On Fri, May 16, 2003 at 06:01:56AM +0000, Gareth Pearce wrote:
>We have been benchmarking performance to ensure that we have everything
>setup corrrectly and have found some rather peculiar results.
>1. 1 xeon - 1 processor - 23 seconds a step
>2. 2 xeons - 1 processor each - 19seconds a step
>3. 1 xeon - 2 processors - 19seconds a step
>4. 3 xeons - 2 processors each - 13seconds a step
>The fact that 2 and 3 are the same is worrying. lam-mpi is version 6.5.9
>and was configured with rpi=usysv - ifc/icc was the base compiler. Our
>copy of CPMD is linked against intel math libraries. It was also compiled
>with ifc.
Are you using any of the multi-threaded routines in the Intel math
libraries? these could be using both cpus without you being aware of it
as they do SMP by default. Try setting OMP_NUM_THREADS=1 (I think that's
the name of the env variable). If you are inadvertantly doing MPI +
OpenMP then you may well have more threads running than you have cpus
which would likely be slow.
Do you have hyperthreading turned on for the Xeons?

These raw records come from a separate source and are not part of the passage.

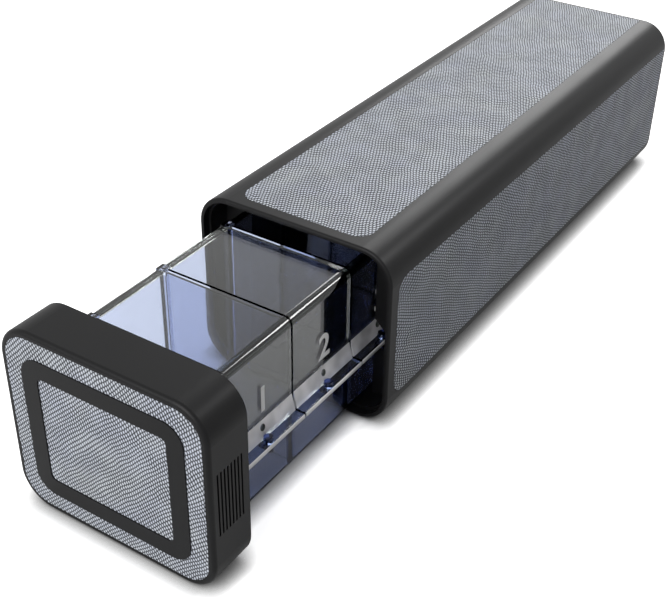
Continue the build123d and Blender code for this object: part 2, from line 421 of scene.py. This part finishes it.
def clear_lids(name, colours):
    """Clear plastic: painted shade on the bend, a bluish lip, a painted highlight on the band and the lip
    edge, a dark dot in the band.
    """
    skin = 0.04 * MM  # the band's and lip's looks start this far outside the lids' near side
    lip_reach = 0.08 * MM  # the lip's tint ends this far above the lip
    highlight_rim_width = 0.30 * MM  # painted highlight along the lip's edge
    dark_dot_colour = (0.10, 0.11, 0.10, 1.0)

    material, finish = new_material(name)
    place = finish.place()
    x, y, z = finish.axes(place)
    outside = x > lid_side + skin
    # Painted shade on the lids' rounded edge: what the bend lets through is darkened.
    bend = (x > lid_side - bend_radius) * (z > lid_top - bend_radius)
    ledge = outside * (z < lip_top + lip_reach)
    polish = finish.mix_colours(bend, WHITE, rgba(colours.bend_tint))
    polish = finish.mix_colours(ledge, polish, rgba(colours.ledge_tint))
    clear = clear_surface(finish, place, polish, roughness=0.015)

    # Painted highlight: the white band above the lip and the white lip edge, mixed over the clear plastic,
    # stand in for light reflected there.
    band = outside * (z > lip_top + lip_reach) * (z < band_top)
    rim = x > lip_edge - highlight_rim_width
    # From the middle of the nearest lid, as a share of the pitch
    # A dark round dot in the band of each lid, given by colour alone.
    along = ((y - lid_middle) / lid_pitch + 0.5).math("FRACT") - 0.5
    off_centre = (along * lid_pitch).math("POWER", 2) + (z - dot_height).math("POWER", 2)
    dark_dot = off_centre < dot_radius**2
    haze = finish.noise(place, size=6 * MM, detail=1)
    duller = [shade * 0.80 for shade in colours.frost]
    highlight_colour = finish.mix_colours(haze * 3 - 1, rgba(duller), rgba(colours.frost))
    highlight_colour = finish.mix_colours(dark_dot, highlight_colour, dark_dot_colour)
    highlighted = finish.add("BsdfPrincipled", sockets={
        "Base Color": highlight_colour,
        "Roughness": 0.22 + haze * 0.2,
        "IOR": PLASTIC_IOR,
    })
    cover = (band * (0.5 + haze * 0.7)).math("MAXIMUM", rim).math("MINIMUM", 1.0)
    surface = finish.mix_surfaces(cover, clear, highlighted)
    finish.end(surface, tinted_inside(finish, colours.lid_tint, colours.lid_density))
    return material


def white_print(name, colours):
    """Screen-printed white, slightly uneven."""
    material, finish = new_material(name)
    speck = finish.noise(finish.place(), size=0.4 * MM, detail=3)
    white = colours.print_white
    duller = [shade * 0.93 for shade in white]
    surface = finish.add("BsdfPrincipled", sockets={
        "Base Color": finish.mix_colours(speck, rgba(duller), rgba(white)),
        "Roughness": 0.5 + speck * 0.1,
        "Normal": finish.bump(speck, depth=0.01 * MM, strength=0.3),
    })
    finish.end(surface)
    return material


def dress(names, material):
    """Puts one material on every slot of the named CAD nodes."""
    for name in names:
        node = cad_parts[name]
        if not node.material_slots:
            node.data.materials.append(material)
        for slot in node.material_slots:
            slot.material = material


def deselect():
    """Leaves nothing selected, so that the next operator acts on its own new object alone."""
    bpy.ops.object.select_all(action="DESELECT")


# Operators


class ORGANIZER_OT_finish_black(bpy.types.Operator):
    """Give the sleeve, its hidden guides and the drawer front their black plastic"""

    bl_idname = "organizer.finish_black"
    bl_label = "Black plastic"

    def execute(self, context):
        colours = context.scene.organizer_colours
        outer = ["sleeve_shell", "drawer_front"]
        inner = [
            "sleeve_rear_cover", "sleeve_guide_plate", "drawer_runner_right", "drawer_runner_left",
            "drawer_front_ring", "drawer_front_backing",
        ]
        dress(outer, black_plastic("black plastic", colours))
        dress(inner, black_plastic("black trim", colours))
        return {"FINISHED"}


class ORGANIZER_OT_finish_inlays(bpy.types.Operator):
    """Give the four inlays their embossed cross-hatch"""

    bl_idname = "organizer.finish_inlays"
    bl_label = "Woven inlays"

    def execute(self, context):
        colours = context.scene.organizer_colours
        top = woven_inlay(
            "woven top", colours, plane="XY",
            row_angle=26, row_pitch=0.90 * MM, dash_angle=-28, dash_pitch=1.0 * MM,
        )
        side = woven_inlay(
            "woven side", colours, plane="YZ",
            row_angle=62, row_pitch=0.84 * MM, dash_angle=-31, dash_pitch=1.45 * MM,
        )
        front = woven_inlay(
            "woven front", colours, plane="XZ",
            row_angle=-46, row_pitch=0.98 * MM, dash_angle=22, dash_pitch=0.90 * MM,
        )
        dress(["top_inlay"], top)
        dress(["right_inlay", "left_inlay"], side)
        dress(["drawer_front_inlay"], front)
        return {"FINISHED"}


class ORGANIZER_OT_finish_drawer(bpy.types.Operator):
    """Give the tray and the seven lids their clear plastics"""

    bl_idname = "organizer.finish_drawer"
    bl_label = "Clear tray and lids"

    def execute(self, context):
        colours = context.scene.organizer_colours
        dress(["drawer_tray"], clear_tray("clear blue", colours))
        dress(LIDS, clear_lids("clear lid", colours))
        return {"FINISHED"}


class ORGANIZER_OT_print_numbers(bpy.types.Operator):
    """Print a plain number on the near side of each lid"""

    bl_idname = "organizer.print_numbers"
    bl_label = "Printed numbers"

    def execute(self, context):
        sizes = context.scene.organizer_numbers
        ink = white_print("white print", context.scene.organizer_colours)
        for day in range(1, DAYS + 1):
            low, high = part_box(f"lid_{day}")
            middle = (low.y + high.y) / 2 + sizes.shift
            number = printed_number(day, sizes, Vector((lid_side, middle, sizes.lift)))
            number.data.materials.append(ink)
            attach(number, "drawer")
        return {"FINISHED"}


def printed_number(day, sizes, middle):
    """A flat number facing +X that reads towards the back; it stands on the lid's near side."""
    deselect()
    bpy.ops.object.text_add()
    number = bpy.context.object
    number.name = f"number_{day}"
    number.data.body = str(day)
    number.data.extrude = 0.5  # to both sides, so the text is 1 deep before it is scaled
    number.data.offset = 0.018  # bolder strokes
    number.data.resolution_u = 6
    bpy.ops.object.convert(target="MESH")
    bpy.ops.object.origin_set(type="ORIGIN_GEOMETRY", center="BOUNDS")
    scale = sizes.height / number.dimensions.y
    number.scale = (scale, scale, sizes.thickness)
    number.rotation_euler = (math.pi / 2, 0, math.pi / 2)
    number.location = middle + Vector((sizes.thickness / 2, 0, 0))
    bpy.ops.object.transform_apply(location=True, rotation=True, scale=True)
    return number


class ORGANIZER_OT_set_stage(bpy.types.Operator):
    """Set the pale floor, the soft lamps, the sky and the camera"""

    bl_idname = "organizer.set_stage"
    bl_label = "Studio"

    def execute(self, context):
        studio = context.scene.organizer_studio
        middle = Vector(studio.target)
        lid_edge = Vector((lid_side, lid_high.y, lid_top))
        above_front = Vector((-0.10, -0.85, 0.51))
        behind = Vector((-0.21, 0.84, 0.50))
        behind_right = Vector((0.468, 0.677, 0.567))
        clear_bounces = 24  # light passes through many clear walls in a row
        add_floor()
        add_sky(context.scene, studio.sky)
        add_lamp("key lamp", middle, above_front, distance=0.9, size=0.7, radiance=studio.key)
        add_lamp("rim lamp", middle, behind, distance=1.6, size=0.72, radiance=studio.rim)
        add_lamp("edge lamp", lid_edge, behind_right, distance=0.9, size=0.16, radiance=studio.edge)
        add_camera(context.scene, studio)
        context.scene.view_settings.view_transform = "Standard"
        context.scene.cycles.max_bounces = clear_bounces
        context.scene.cycles.transmission_bounces = clear_bounces
        return {"FINISHED"}


def on_rays(finish, kind):
    """1 on rays of one kind, Camera, Glossy or Transmission, and 0 on the others."""
    return finish.add("LightPath", output=f"Is {kind} Ray")


def when_seen(finish):
    """1 on rays from the camera, from a gloss or through clear plastic, and 0 on dull surfaces' rays."""
    straight = on_rays(finish, "Camera")
    in_gloss = on_rays(finish, "Glossy")
    through_clear = on_rays(finish, "Transmission")
    return straight.math("MAXIMUM", in_gloss).math("MAXIMUM", through_clear)


def add_floor():
    """A wide white floor that keeps shadows, has painted contact shade where the object touches and
    bounces little.
    """
    floor_width = 6.0
    contact_reach = 6 * MM  # how near the object has to be for the painted contact shade
    paper_shade = 0.93
    bounce_shade = 0.20
    near_glow = 0.75  # within about 0.3 m of the middle; it rises to 1 at 1 m

    deselect()
    bpy.ops.mesh.primitive_plane_add(size=floor_width)
    floor = bpy.context.object
    floor.name = "floor"
    material, finish = new_material("white floor")
    # Ambient occlusion darkens the paper's colour and the glow near the object: painted contact shade,
    # besides the lamps' real shadows.
    openness = finish.add("AmbientOcclusion", {"samples": 8}, {"Distance": contact_reach}, output="AO")
    from_middle = finish.add("VectorMath", {"operation": "LENGTH"}, {0: finish.place()}, output="Value")
    backdrop = finish.mix_colours(from_middle * 1.4 - 0.4, grey(near_glow), WHITE)
    # A ray through clear plastic counts as glossy too, and still sees the glow
    mirrored = on_rays(finish, "Glossy") * (1 - on_rays(finish, "Transmission"))
    shine = finish.mix_colours(openness.math("POWER", 3) * (1 - mirrored), BLACK, backdrop)
    paper = finish.add("BsdfDiffuse", sockets={
        "Color": finish.mix_colours(openness, BLACK, grey(paper_shade)),
    })
    glow = finish.add("Emission", sockets={"Color": shine, "Strength": 1.0})
    lit = finish.add("AddShader", sockets={0: paper, 1: glow})
    dull = finish.add("BsdfDiffuse", sockets={"Color": grey(bounce_shade)})
    top = finish.mix_surfaces(when_seen(finish), dull, lit)
    underneath = finish.add("NewGeometry", output="Backfacing")
    nothing = finish.add("BsdfTransparent")
    finish.end(finish.mix_surfaces(underneath, top, nothing))
    floor.data.materials.append(material)


def add_sky(scene, strength):
    """White where it is seen, and an even soft light otherwise."""
    scene.world = bpy.data.worlds.new("studio sky")
    finish = Finish(scene.world)
    sky = finish.add("Background", sockets={
        "Color": WHITE, "Strength": when_seen(finish) * (1.0 - strength) + strength,
    })
    finish.add("OutputWorld", sockets={"Surface": sky})


def add_lamp(name, aim, direction, distance, size, radiance):
    """A square soft lamp that faces the aim; radiance 1 looks white."""
    place = aim + direction.normalized() * distance
    bpy.ops.object.light_add(type="AREA", location=place)
    lamp = bpy.context.object
    lamp.name = name
    lamp.rotation_euler = (aim - place).to_track_quat("-Z", "Y").to_euler()
    lamp.data.size = size
    lamp.data.energy = radiance * math.pi * size**2


def add_camera(scene, studio):
    """The camera at the photograph's angle."""
    outward = Vector((
        math.sin(studio.azimuth) * math.cos(studio.elevation),
        -math.cos(studio.azimuth) * math.cos(studio.elevation),
        math.sin(studio.elevation),
    ))
    bpy.ops.object.camera_add(location=Vector(studio.target) + outward * studio.distance)
    camera = bpy.context.object
    facing = (-outward).to_track_quat("-Z", "Y") @ Quaternion((0, 0, 1), studio.roll)
    camera.rotation_euler = facing.to_euler()
    camera.data.lens = studio.lens
    camera.data.clip_start = 0.01
    scene.camera = camera


STEPS = (
    ORGANIZER_OT_finish_black,
    ORGANIZER_OT_finish_inlays,
    ORGANIZER_OT_finish_drawer,
    ORGANIZER_OT_print_numbers,
    ORGANIZER_OT_set_stage,
)


class ORGANIZER_PT_steps(bpy.types.Panel):
    """Lists the organizer's steps and settings in the sidebar"""

    bl_idname = "ORGANIZER_PT_steps"
    bl_label = "Pill drawer organizer"
    bl_space_type = "VIEW_3D"
    bl_region_type = "UI"
    bl_category = "Organizer"

    def draw(self, context):
        for step in STEPS:
            self.layout.operator(step.bl_idname)
        for group in SETTINGS:
            holder = getattr(context.scene, group)
            box = self.layout.box()
            for name in holder.__annotations__:
                box.prop(holder, name)


SETTINGS = {
    "organizer_colours": FinishColours,
    "organizer_numbers": NumberSizes,
    "organizer_studio": StudioSettings,
}
CLASSES = (*SETTINGS.values(), *STEPS, ORGANIZER_PT_steps)


def register():
    for item in CLASSES:
        bpy.utils.register_class(item)
    for name, group in SETTINGS.items():
        setattr(bpy.types.Scene, name, bpy.props.PointerProperty(type=group))


def unregister():
    for name in SETTINGS:
        delattr(bpy.types.Scene, name)
    for item in reversed(CLASSES):
        bpy.utils.unregister_class(item)


def main():
    """Dresses the organizer step by step."""
    register()
    bpy.ops.organizer.finish_black()
    bpy.ops.organizer.finish_inlays()
    bpy.ops.organizer.finish_drawer()
    bpy.ops.organizer.print_numbers()
    bpy.ops.organizer.set_stage()


if __name__ == "__main__":
    main()
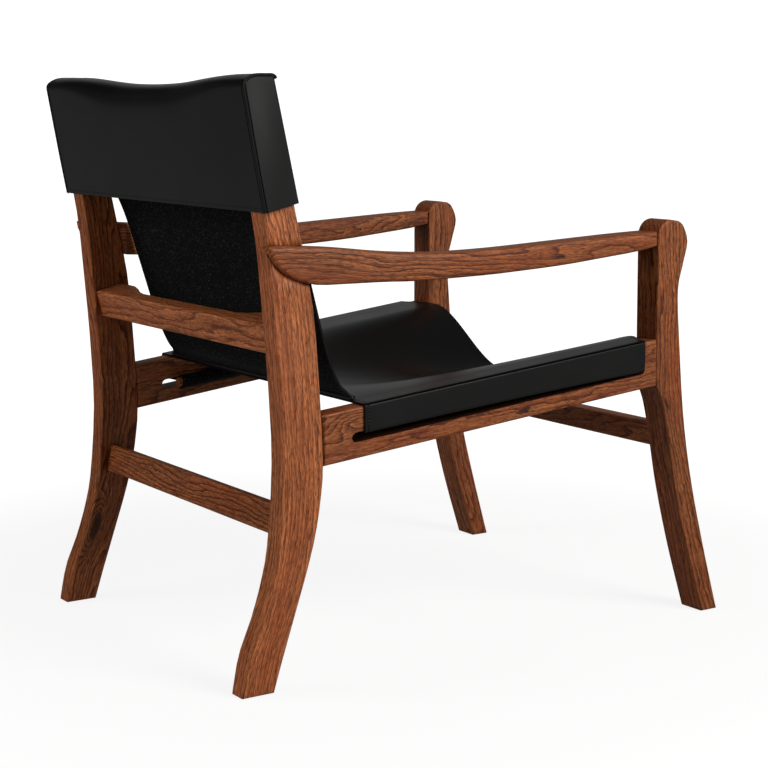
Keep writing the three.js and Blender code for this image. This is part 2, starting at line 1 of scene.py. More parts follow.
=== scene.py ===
import math
from functools import partial
import bpy
import bmesh
import numpy as np
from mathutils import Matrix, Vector


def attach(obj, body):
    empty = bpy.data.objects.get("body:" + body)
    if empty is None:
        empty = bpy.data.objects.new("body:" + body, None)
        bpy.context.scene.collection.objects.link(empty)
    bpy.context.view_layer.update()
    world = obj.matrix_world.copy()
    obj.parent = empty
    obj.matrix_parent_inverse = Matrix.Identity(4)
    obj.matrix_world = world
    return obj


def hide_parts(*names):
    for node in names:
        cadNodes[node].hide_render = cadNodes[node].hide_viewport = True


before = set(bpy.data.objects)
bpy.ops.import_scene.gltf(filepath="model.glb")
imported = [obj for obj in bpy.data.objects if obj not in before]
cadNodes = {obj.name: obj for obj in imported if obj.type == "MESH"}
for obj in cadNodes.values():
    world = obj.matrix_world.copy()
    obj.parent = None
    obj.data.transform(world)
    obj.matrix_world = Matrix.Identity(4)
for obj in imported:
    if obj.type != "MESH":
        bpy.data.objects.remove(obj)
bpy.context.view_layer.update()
scene = bpy.context.scene
rowShift = 44.4875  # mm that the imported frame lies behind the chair's own drawing
perMetre = 1000  # mm


# Small helpers, for shapes drawn in millimetres with the chair's front toward -Y

def linear(hexColour):
    channels = [int(hexColour[i:i + 2], 16) / 255 for i in (1, 3, 5)]
    return [c / 12.92 if c <= 0.04045 else ((c + 0.055) / 1.055) ** 2.4 for c in channels] + [1.0]


def addNode(tree, family, kind, inputs=None, output=0, stops=(), **settings):
    # stops are the places of a colour ramp, each with a hex colour or a level of grey
    node = tree.nodes.new(family + kind)
    for name, value in settings.items():
        setattr(node, name, value)
    for key, value in (inputs or {}).items():
        if isinstance(value, bpy.types.NodeSocket):
            tree.links.new(value, node.inputs[key])
        else:
            node.inputs[key].default_value = value
    if stops:
        marks = node.color_ramp.elements
        while len(marks) < len(stops):
            marks.new(0.5)
        for mark, (place, colour) in zip(marks, stops):
            mark.position = place
            mark.color = linear(colour) if isinstance(colour, str) else [colour] * 3 + [1.0]
    return node if output is None or not node.outputs else node.outputs[output]


def newMaterial(name, surface):
    # surface adds the nodes that it needs and gives the sockets of the shader
    material = bpy.data.materials.new(name)
    material.use_nodes = True
    material.node_tree.nodes.clear()
    add = partial(addNode, material.node_tree, "ShaderNode")
    shader = add("BsdfPrincipled", surface(add))
    add("OutputMaterial", {"Surface": shader})
    return material


def toRow(points):
    return (np.asarray(points, float) + [0.0, rowShift, 0.0]) / perMetre


def newObject(name, mesh, *materials):
    piece = bpy.data.objects.new(name, mesh)
    scene.collection.objects.link(piece)
    for material in materials:
        mesh.materials.append(material)
    return piece


def newMesh(name, bm):
    mesh = bpy.data.meshes.new(name)
    bm.to_mesh(mesh)
    bm.free()
    return mesh


def meshFrom(name, points, faces, links=()):
    mesh = bpy.data.meshes.new(name)
    mesh.from_pydata([tuple(p) for p in points], links, faces)
    mesh.polygons.foreach_set("use_smooth", [True] * len(faces))
    return mesh


def meshPoints(mesh):
    points = np.empty(len(mesh.vertices) * 3)
    mesh.vertices.foreach_get("co", points)
    return points.reshape(-1, 3)


def setVectors(mesh, name, values):
    attribute = mesh.attributes.new(name, "FLOAT_VECTOR", "POINT")
    attribute.data.foreach_set("vector", np.asarray(values, np.float32).ravel())


def easeEdges(piece, width, angle):
    eased = piece.modifiers.new("eased_edges", "BEVEL")
    eased.width = width
    eased.segments = 2
    eased.limit_method = "ANGLE"
    eased.angle_limit = math.radians(angle)


def finishPiece(piece, slot, *replaced):
    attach(piece, "root")
    if replaced:
        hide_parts(*replaced)
    return piece


def splineThrough(points, steps):
    points = np.asarray(points, float)
    last = len(points) - 1
    curve = []
    for i in range(steps + 1):
        place = last * i / steps
        k = min(int(place), last - 1)
        t = place - k
        a, b, c, d = (points[min(max(j, 0), last)] for j in (k - 1, k, k + 1, k + 2))
        leaving, arriving = (c - a) / 2, (d - b) / 2
        cubic = 2 * b - 2 * c + leaving + arriving
        square = 3 * c - 3 * b - 2 * leaving - arriving
        curve.append(cubic * t ** 3 + square * t ** 2 + leaving * t + b)
    return np.array(curve)


def arcPoints(centre, radius, start, end, steps):
    angles = np.linspace(start, end, steps + 1)
    return [(centre[0] + radius * math.cos(a), centre[1] + radius * math.sin(a)) for a in angles]


def between(a, b, share):
    return a + (b - a) * share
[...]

All Linux versions that I know of aren't ht-aware enough to schedule
code properly - this means eg. 2 threads on a dual Xeon system can both
be put onto the same physical cpu and overall you code runs slower...
Aditionally, _really_ good code like that in Intel math libs or
trivially simple vectorised code may be slowed down by hyperthreading as
you are already maxing out the fp on the chip without hammering it with
an additional thread.
Try booting with 'noht' or turning off ht in the bios.
p4s in general (including p4 Xeons) also have broken irq distribution
which means all irqs arrive onto cpu0 unless you have patched the
kernel with an irq blanacer. If you have lots of irqs arriving then this
could be an issue... cat /proc/interrupts to check.
The pipeline depth of Xeon is also _huge_ which slows down lots of
simple operations (eg. gettimeofday, routing, ...). Athlon has a
much shorter pipeline. LAM seems to call gettimeofday a lot.
Any one of these could explain what you are seeing...
As a first step I'd try LAM with tcp, sysv, usysv (lam-7 makes this
easy :-)
cheers,
robin
|